Short problem> Copy every line, leaving nothing out and adding nothing.

Information supplied>
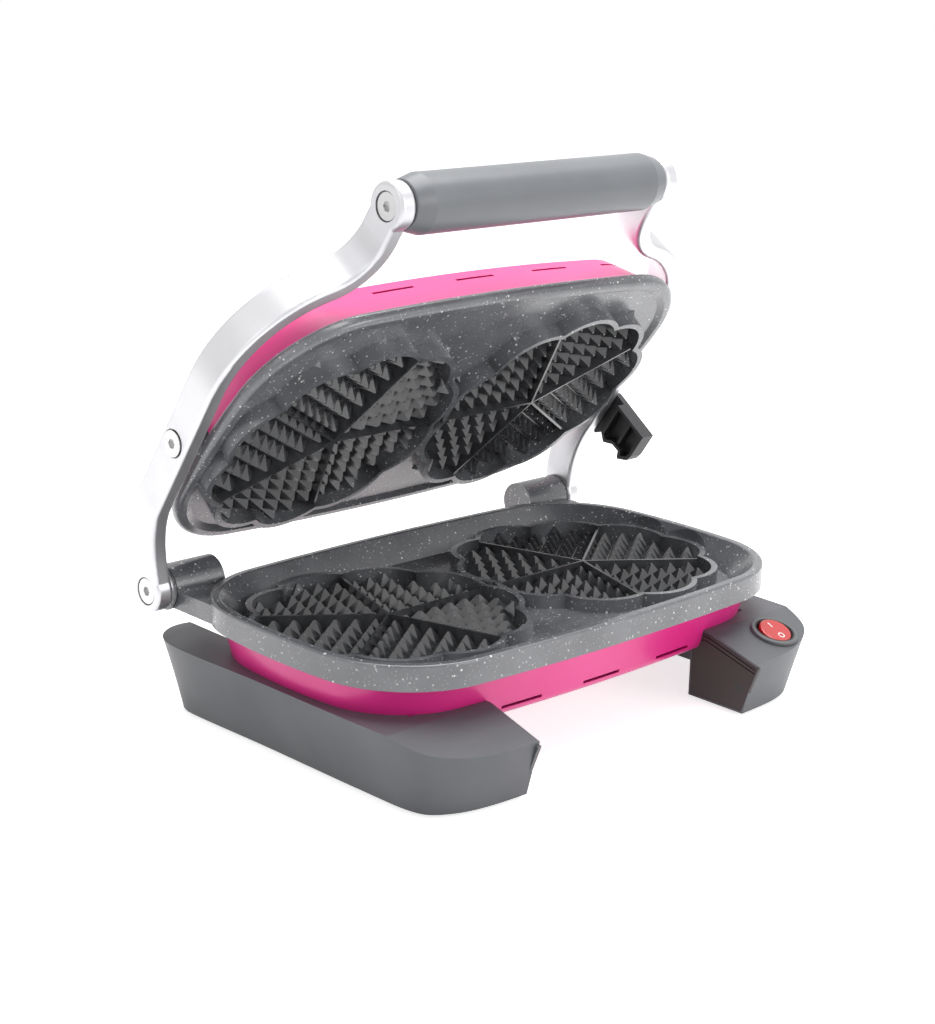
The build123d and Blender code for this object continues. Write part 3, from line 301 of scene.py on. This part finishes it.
def ring(name, centre, axis, radii, height, material, body, steps=64):
    """A flat ring standing on its centre along its axis; millimetres."""
    turn = axis.normalized().to_track_quat("Z", "Y").to_matrix()
    inner, outer = radii
    points = []
    faces = []
    for k in range(steps):
        a = 2 * pi * k / steps
        for radius, rise in ((inner, 0.0), (inner, height), (outer, height), (outer, 0.0)):
            corner = Vector((radius * cos(a), radius * sin(a), rise))
            points.append((centre + turn @ corner) / 1000)
    for k in range(steps):
        here = 4 * k
        there = 4 * ((k + 1) % steps)
        for i in range(4):
            j = (i + 1) % 4
            faces.append((here + i, there + i, there + j, here + j))
    return mesh_piece(name, points, faces, material, body)


def slab_on(name, origin, right, up, half, height, material, body):
    """A thin box on a face, by its middle and two directions in it; millimetres."""
    out = right.cross(up)
    points = []
    for rise in (0.0, height):
        for sx, sy in ((-1, -1), (1, -1), (1, 1), (-1, 1)):
            corner = right * sx * half[0] + up * sy * half[1] + out * rise
            points.append((origin + corner) / 1000)
    faces = [(3, 2, 1, 0), (4, 5, 6, 7), (0, 1, 5, 4), (1, 2, 6, 5), (2, 3, 7, 6), (3, 0, 4, 7)]
    return mesh_piece(name, points, faces, material, body)


# The on and off marks on the rocker, and a ring of painted shade inside its bezel
tilt_out = Vector((0, -sin(ROCKER_TILT), cos(ROCKER_TILT)))
tilt_up = Vector((0, cos(ROCKER_TILT), sin(ROCKER_TILT)))
across = Vector((1, 0, 0))
slope_out = Vector((0, -sin(SLOPE), cos(SLOPE)))
switch = Vector(SWITCH)
rocker_top = switch - ROCKER_SINK * slope_out + (ROCKER_SINK + ROCKER_RISE) * tilt_out
slab_on("mark_on", rocker_top + MARK_OFFSET * tilt_up, across, tilt_up, MARK_BAR,
        MARK_HEIGHT, mark_white, "rocker")
ring("mark_off", rocker_top - MARK_OFFSET * tilt_up, tilt_out, MARK_RING, MARK_HEIGHT,
     mark_white, "rocker", 40)
ring("bezel_shadow", switch + BEZEL_LINE_RISE * slope_out, slope_out, BEZEL_LINE,
     BEZEL_LINE_HEIGHT, shadow_black, "base")

# Thin rings of painted shade around the barrels' outer ends
for side, word in ((-1, "left"), (1, "right")):
    ring(f"barrel_shade_ring_{word}", Vector((side * BARREL_LINE_X, *HINGE)), side * across,
         BARREL_LINE, BARREL_LINE_WIDTH, shadow_black, "base")


# Camera, fitted to the photograph

def camera_axes(azimuth, elevation, roll):
    a, e, r = radians(azimuth), radians(elevation), radians(roll)
    back = Vector((sin(a) * cos(e), -cos(a) * cos(e), sin(e)))
    right = Vector((cos(a), sin(a), 0))
    up = back.cross(right)
    return cos(r) * right + sin(r) * up, cos(r) * up - sin(r) * right, back


right, up, back = camera_axes(*CAMERA_TURN)
camera_data = bpy.data.cameras.new("camera")
camera_data.lens = CAMERA_LENS
camera_data.sensor_width = CAMERA_SENSOR
camera = bpy.data.objects.new("camera", camera_data)
placed = Matrix((right, up, back)).transposed().to_4x4()
placed.translation = Vector(CAMERA_PLACE)
camera.matrix_world = placed
scene.collection.objects.link(camera)
scene.camera = camera


# Floor, backdrop and light

def brightest(tree, first, second):
    made = node(tree, "ShaderNodeMath", operation="MAXIMUM")
    tree.links.new(first, made.inputs[0])
    tree.links.new(second, made.inputs[1])
    return made.outputs["Value"]


def studio_floor(name, shade, glow):
    """A pale diffuse floor that glows to the camera and in reflections, so it looks white."""
    material, tree, shader = new_material(name)
    grain = noise(tree, object_space(tree), 3.0)
    tone = mix(tree, grain, (shade, shade, shade), (shade - 0.01, shade - 0.01, shade - 0.01))
    tree.links.new(tone, shader.inputs["Base Color"])
    shader.inputs["Roughness"].default_value = 0.9
    shader.inputs["Specular IOR Level"].default_value = 0.0
    shader.inputs["Emission Color"].default_value = (1.0, 1.0, 1.0, 1.0)
    ray = node(tree, "ShaderNodeLightPath")
    seen = brightest(tree, ray.outputs["Is Camera Ray"], ray.outputs["Is Glossy Ray"])
    tree.links.new(span(tree, seen, 0.0, 1.0, 0.0, glow), shader.inputs["Emission Strength"])
    return material


def area_light(name, location, target, size_x, size_y, power):
    data = bpy.data.lights.new(name, "AREA")
    data.shape = "RECTANGLE"
    data.size = size_x
    data.size_y = size_y
    data.energy = power
    made = bpy.data.objects.new(name, data)
    made.location = location
    made.rotation_euler = (Vector(target) - Vector(location)).to_track_quat("-Z", "Y").to_euler()
    scene.collection.objects.link(made)


floor_mesh = bpy.data.meshes.new("floor")
corners = [(x * FLOOR_HALF, y * FLOOR_HALF, 0) for x, y in ((-1, -1), (1, -1), (1, 1), (-1, 1))]
floor_mesh.from_pydata(corners, [], [(0, 1, 2, 3)])
floor = bpy.data.objects.new("floor", floor_mesh)
scene.collection.objects.link(floor)
floor.data.materials.append(studio_floor("floor white", FLOOR_SHADE, FLOOR_GLOW))

# White to the camera, a little brighter in reflections and dimmer as plain light
world = bpy.data.worlds.new("studio")
world.use_nodes = True
sky = world.node_tree
background = sky.nodes["Background"]
background.inputs["Color"].default_value = (1.0, 1.0, 1.0, 1.0)
sky_ray = node(sky, "ShaderNodeLightPath")
unseen = node(sky, "ShaderNodeMath", operation="MULTIPLY_ADD")
unseen.inputs[1].default_value = WORLD_GLOSS - WORLD_LIGHT
unseen.inputs[2].default_value = WORLD_LIGHT
sky.links.new(sky_ray.outputs["Is Glossy Ray"], unseen.inputs[0])
strength = brightest(sky, unseen.outputs["Value"], sky_ray.outputs["Is Camera Ray"])
sky.links.new(strength, background.inputs["Strength"])
scene.world = world

for light in LIGHTS:
    area_light(*light)

scene.view_settings.view_transform = "Standard"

Written answer>
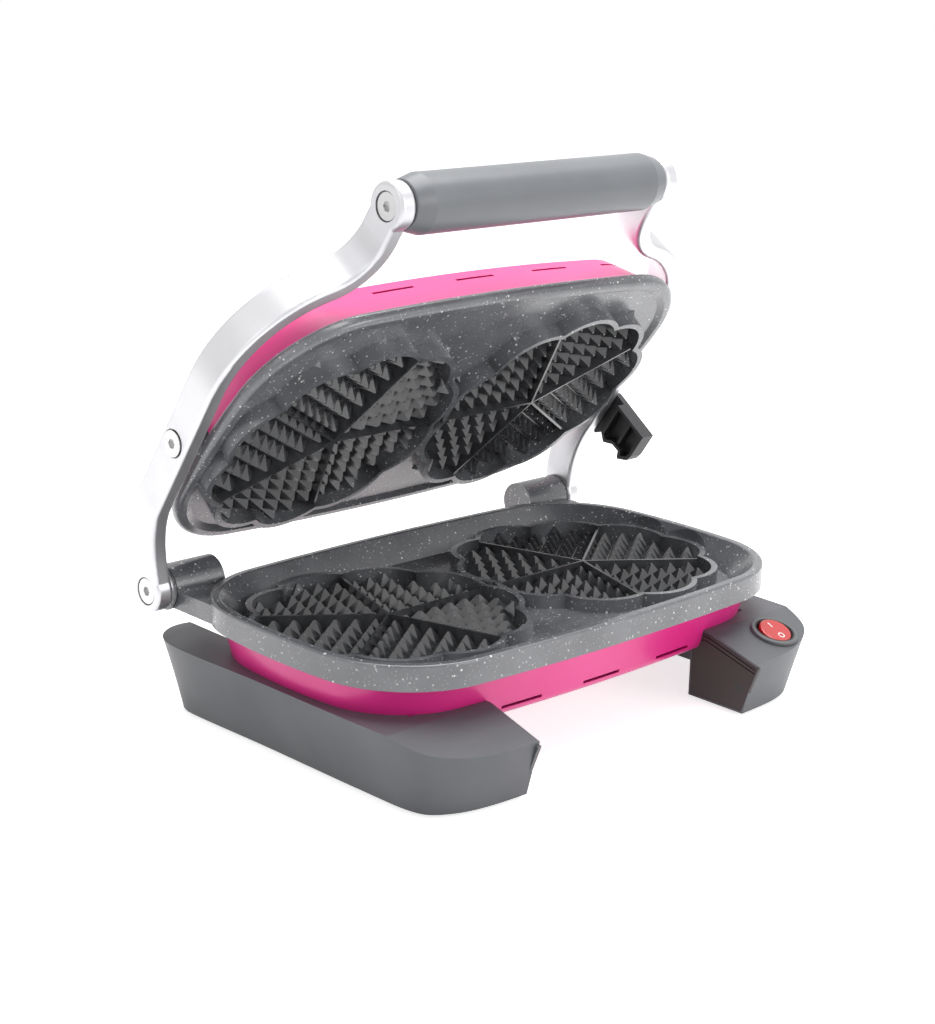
The build123d and Blender code for this object continues. Write part 3, from line 301 of scene.py on. This part finishes it.
def ring(name, centre, axis, radii, height, material, body, steps=64):
    """A flat ring standing on its centre along its axis; millimetres."""
    turn = axis.normalized().to_track_quat("Z", "Y").to_matrix()
    inner, outer = radii
    points = []
    faces = []
    for k in range(steps):
        a = 2 * pi * k / steps
        for radius, rise in ((inner, 0.0), (inner, height), (outer, height), (outer, 0.0)):
            corner = Vector((radius * cos(a), radius * sin(a), rise))
            points.append((centre + turn @ corner) / 1000)
    for k in range(steps):
        here = 4 * k
        there = 4 * ((k + 1) % steps)
        for i in range(4):
            j = (i + 1) % 4
            faces.append((here + i, there + i, there + j, here + j))
    return mesh_piece(name, points, faces, material, body)


def slab_on(name, origin, right, up, half, height, material, body):
    """A thin box on a face, by its middle and two directions in it; millimetres."""
    out = right.cross(up)
    points = []
    for rise in (0.0, height):
        for sx, sy in ((-1, -1), (1, -1), (1, 1), (-1, 1)):
            corner = right * sx * half[0] + up * sy * half[1] + out * rise
            points.append((origin + corner) / 1000)
    faces = [(3, 2, 1, 0), (4, 5, 6, 7), (0, 1, 5, 4), (1, 2, 6, 5), (2, 3, 7, 6), (3, 0, 4, 7)]
    return mesh_piece(name, points, faces, material, body)


# The on and off marks on the rocker, and a ring of painted shade inside its bezel
tilt_out = Vector((0, -sin(ROCKER_TILT), cos(ROCKER_TILT)))
tilt_up = Vector((0, cos(ROCKER_TILT), sin(ROCKER_TILT)))
across = Vector((1, 0, 0))
slope_out = Vector((0, -sin(SLOPE), cos(SLOPE)))
switch = Vector(SWITCH)
rocker_top = switch - ROCKER_SINK * slope_out + (ROCKER_SINK + ROCKER_RISE) * tilt_out
slab_on("mark_on", rocker_top + MARK_OFFSET * tilt_up, across, tilt_up, MARK_BAR,
        MARK_HEIGHT, mark_white, "rocker")
ring("mark_off", rocker_top - MARK_OFFSET * tilt_up, tilt_out, MARK_RING, MARK_HEIGHT,
     mark_white, "rocker", 40)
ring("bezel_shadow", switch + BEZEL_LINE_RISE * slope_out, slope_out, BEZEL_LINE,
     BEZEL_LINE_HEIGHT, shadow_black, "base")

# Thin rings of painted shade around the barrels' outer ends
for side, word in ((-1, "left"), (1, "right")):
    ring(f"barrel_shade_ring_{word}", Vector((side * BARREL_LINE_X, *HINGE)), side * across,
         BARREL_LINE, BARREL_LINE_WIDTH, shadow_black, "base")


# Camera, fitted to the photograph

def camera_axes(azimuth, elevation, roll):
    a, e, r = radians(azimuth), radians(elevation), radians(roll)
    back = Vector((sin(a) * cos(e), -cos(a) * cos(e), sin(e)))
    right = Vector((cos(a), sin(a), 0))
    up = back.cross(right)
    return cos(r) * right + sin(r) * up, cos(r) * up - sin(r) * right, back


right, up, back = camera_axes(*CAMERA_TURN)
camera_data = bpy.data.cameras.new("camera")
camera_data.lens = CAMERA_LENS
camera_data.sensor_width = CAMERA_SENSOR
camera = bpy.data.objects.new("camera", camera_data)
placed = Matrix((right, up, back)).transposed().to_4x4()
placed.translation = Vector(CAMERA_PLACE)
camera.matrix_world = placed
scene.collection.objects.link(camera)
scene.camera = camera


# Floor, backdrop and light

def brightest(tree, first, second):
    made = node(tree, "ShaderNodeMath", operation="MAXIMUM")
    tree.links.new(first, made.inputs[0])
    tree.links.new(second, made.inputs[1])
    return made.outputs["Value"]


def studio_floor(name, shade, glow):
    """A pale diffuse floor that glows to the camera and in reflections, so it looks white."""
    material, tree, shader = new_material(name)
    grain = noise(tree, object_space(tree), 3.0)
    tone = mix(tree, grain, (shade, shade, shade), (shade - 0.01, shade - 0.01, shade - 0.01))
    tree.links.new(tone, shader.inputs["Base Color"])
    shader.inputs["Roughness"].default_value = 0.9
    shader.inputs["Specular IOR Level"].default_value = 0.0
    shader.inputs["Emission Color"].default_value = (1.0, 1.0, 1.0, 1.0)
    ray = node(tree, "ShaderNodeLightPath")
    seen = brightest(tree, ray.outputs["Is Camera Ray"], ray.outputs["Is Glossy Ray"])
    tree.links.new(span(tree, seen, 0.0, 1.0, 0.0, glow), shader.inputs["Emission Strength"])
    return material


def area_light(name, location, target, size_x, size_y, power):
    data = bpy.data.lights.new(name, "AREA")
    data.shape = "RECTANGLE"
    data.size = size_x
    data.size_y = size_y
    data.energy = power
    made = bpy.data.objects.new(name, data)
    made.location = location
    made.rotation_euler = (Vector(target) - Vector(location)).to_track_quat("-Z", "Y").to_euler()
    scene.collection.objects.link(made)


floor_mesh = bpy.data.meshes.new("floor")
corners = [(x * FLOOR_HALF, y * FLOOR_HALF, 0) for x, y in ((-1, -1), (1, -1), (1, 1), (-1, 1))]
floor_mesh.from_pydata(corners, [], [(0, 1, 2, 3)])
floor = bpy.data.objects.new("floor", floor_mesh)
scene.collection.objects.link(floor)
floor.data.materials.append(studio_floor("floor white", FLOOR_SHADE, FLOOR_GLOW))

# White to the camera, a little brighter in reflections and dimmer as plain light
world = bpy.data.worlds.new("studio")
world.use_nodes = True
sky = world.node_tree
background = sky.nodes["Background"]
background.inputs["Color"].default_value = (1.0, 1.0, 1.0, 1.0)
sky_ray = node(sky, "ShaderNodeLightPath")
unseen = node(sky, "ShaderNodeMath", operation="MULTIPLY_ADD")
unseen.inputs[1].default_value = WORLD_GLOSS - WORLD_LIGHT
unseen.inputs[2].default_value = WORLD_LIGHT
sky.links.new(sky_ray.outputs["Is Glossy Ray"], unseen.inputs[0])
strength = brightest(sky, unseen.outputs["Value"], sky_ray.outputs["Is Camera Ray"])
sky.links.new(strength, background.inputs["Strength"])
scene.world = world

for light in LIGHTS:
    area_light(*light)

scene.view_settings.view_transform = "Standard"